Calida vehemently argued before the Supreme Court that the Constitution defines marriage as strictly between a man and a woman. While the actual text of the Philippines Charter does not explicitly say this, Calida said that was the intent of the framers as shown in a transcript of them voting on the matter.
Justice Marvic Leonen aptly pointed out that the Constitution’s power is derived from the Filipino people, who ratified by plebiscite the 1987 Constitution. He explained that Filipinos involved in the plebiscite ratified the Charter based on its actual text and not the debates behind its framing. He also pointed out that the outcome of these debates in the framing of the Charter is not necessarily a strict legal prescription but can have a persuasive effect on the Constitution’s present interpretation.

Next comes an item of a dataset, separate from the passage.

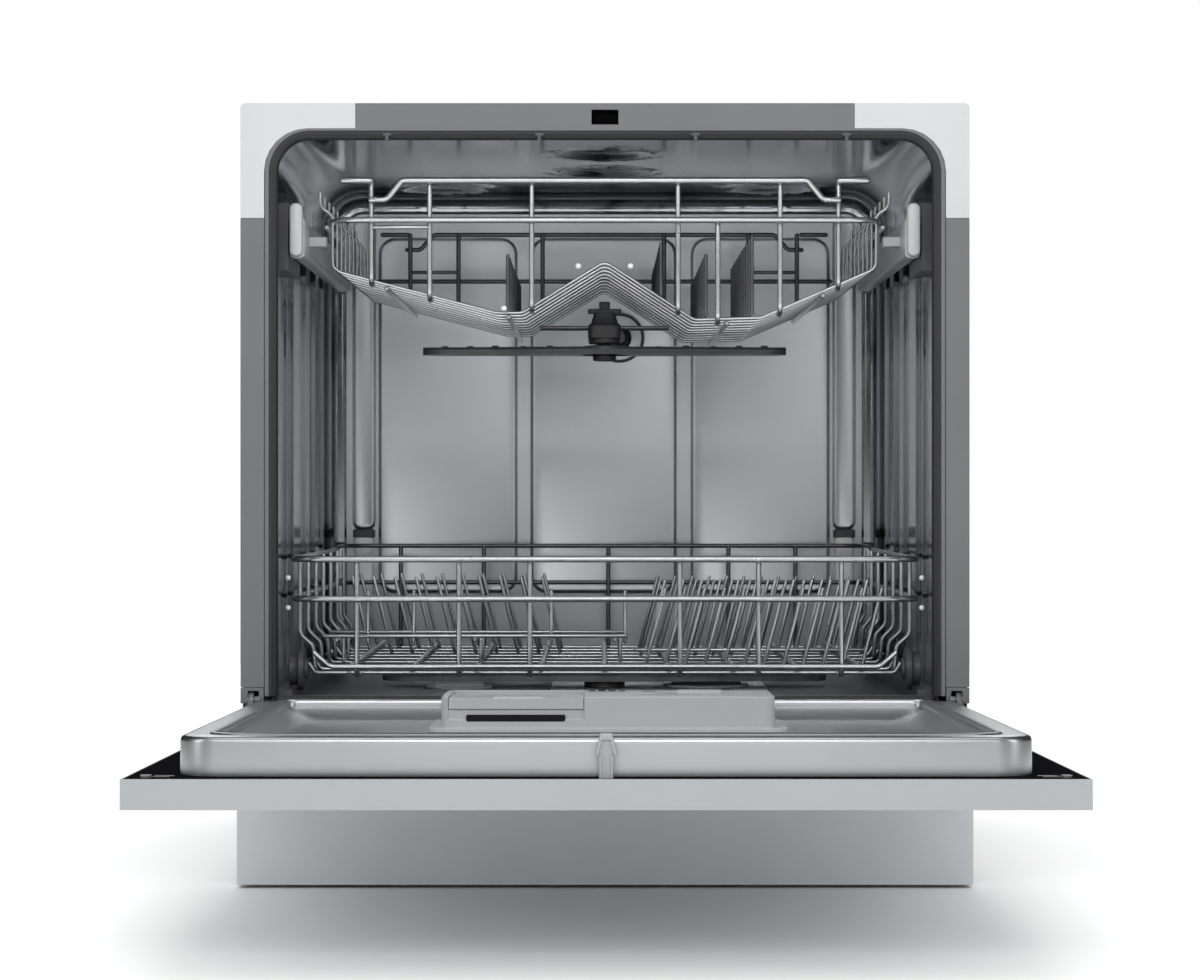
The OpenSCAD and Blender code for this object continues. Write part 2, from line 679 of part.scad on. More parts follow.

“That is what the law says, and we must uphold the law,” said an insistent Calida.
Yet, at so many points in history, certain laws turned out to reflect myopic views of right and wrong. There was a time humanity thought enslaving another person and treating him or her as a property was okay. We got that one wrong. Women used to not be able to vote. Workers used to not be able to collectively bargain for workplace-linked social protections.
Society progressed. We adopted corrective measures because someone somewhere was brave enough to bring the issue into the public’s consciousness. Someone stood up to point out what was wrong.
Falcis was a first mover in that regard. Solicitor-General Jose Calida was right to answer in court that he would be proud of Falcis if the latter was his son. The government’s top defender was right to encourage the young lawyer to press on.
But society doesn’t need Calida to be proud of Falcis. We need a government to do what’s right. Humanity’s greatest redemptive acts in history have always been in relation to correcting flawed perceptions and the hurtful practices that emanated from these perceptions.
Compassion’s basic premise is simple: that, had luck not come your way, it could have been you. You could have been born differently. A sore, ignorant lack of compassion – from which all unfair assumptions emanate – always comes from a point of privilege. In the context of romantic relationships, LGBTQ individuals are unable to bring their subjective experience into public acceptance. Because unlike heterosexuals, the government denies them of legal recognition.
So many people feel betrayed. This tells them and the rest of society not to be human like us, not to love like us. That there is harm when they participate in forming families. That there is harm when they rear a child when they love and want to commit to another person. That their love is less valid than ours. It also tells LGBTQ-led families that they exist at the expense of harming society. The message is that their families are inferior to ours.
That is the error. That is what is defective. That is what is flawed. That, truly, is the fundamental mistake here that needs correcting.